Нас привлекают вызывающие эмоции рассказы о последовательности событий. Автор ссылается на исследование нейробиологов из Пенсильванского университета, которое показало, что люди склонны делиться той информацией о здоровье, которая усиливает мысли, связанные с их восприятием самих себя, то есть у них активируется нейронная сеть в областях, связанных с самопрезентацией, представлением о себе, прогнозированием реакций и эмоциональных состояний других людей. Исследования нейроэкономиста Пола Зака показали, что эмоционально заряженные рассказы увеличивают уровень окситоцина и кортизола, чего не наблюдается, когда в рассказах нет эмоциональной окраски. Когда мы слышим эмоционально заряженные слова («паника», например), в нашем воображении возникают устойчивые визуальные образы. В авторитарных обществах страх может быть связан с репрессиями, в либеральных проявляться в виде страха потерять работу или лишиться сбережений, но все подобные страхи опираются на одни и те же системы и паттерны в мозге. Их активируют как собственный негативный опыт, так и сообщения о чужом опыте, передаваемые в форме рассказов, из-за которых люди могут начать действовать иррационально.

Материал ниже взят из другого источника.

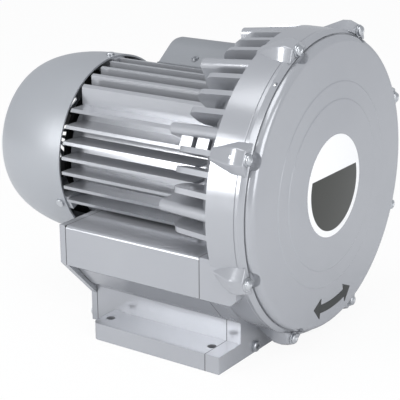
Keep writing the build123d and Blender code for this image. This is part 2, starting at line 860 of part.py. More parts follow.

Исследования в области нейробиологии и психологии показывают, что у человека развита так называемая теория разума (модель психического состояния). Мы создаем в своем сознании модели поведения и эмоциональных состояний других людей. Заразительность определенных нарративов может быть связана с их потенциалом для пересказа, то есть вероятность распространения будет больше у той истории, которую большее количество людей найдет достойной пересказа. Когда мы решаем пересказать историю, мы оцениваем, понравится ли она другим, думаем о том, как другие люди отреагируют на наш рассказ.
Роберт Шиллер выделяет два аспекта нарративной экономики: распространение идей из уст в уста и усилия, которые предпринимают люди, чтобы истории были более интересными.
Нарратив часто используется как синоним истории, но автор определяет его как историю или повествование, которое используется для объяснения или обоснования каких-либо событий, теории, шутки, плана с эмоциональной окраской. Пример нарратива — получившее распространение во второй половине ХХ века в США представление об эффективности рынков и о том, что их не нужно регулировать. Эта идея стала вирусной именно в то время, несмотря на то, что и раньше высказывались подобные мысли. У идеи появились сюжет и индивидуальность — то, что нужно для вирусного распространения. Это произошло во многом благодаря президенту и бывшему актеру Рональду Рейгану, который был сторонником политики свободных рынков. Для вирусного распространения необходимо, чтобы люди почувствовали личную связь с героем истории.
С течением времени нарративы меняются, в них люди находят объяснения крупным событиям, кризисам и подъемам. Могут быть сильные нарративы и без героев, например, о том, что золото — это самый безопасный актив.
Маркетологи могут почувствовать нарратив и «оседлать» его, усилить, извлечь из него пользу для себя. Это будет искусственное заражение, передающееся, например, через логотип. Логично думать, что предпочтение определенных брендов связано с тем, что люди хотят ассоциировать себя с личностью, стоящей за брендом, но возможно, дело в вирусном распространении и бессознательном предпочтении чего-то знакомого или в стадном инстинкте. Заразительность в области маркетинга может быть вызвана сочетанием определенных деталей нарратива: насколько часто люди встречают тех, кто носит одежду с логотипом, запоминающейся истории создателя бренда.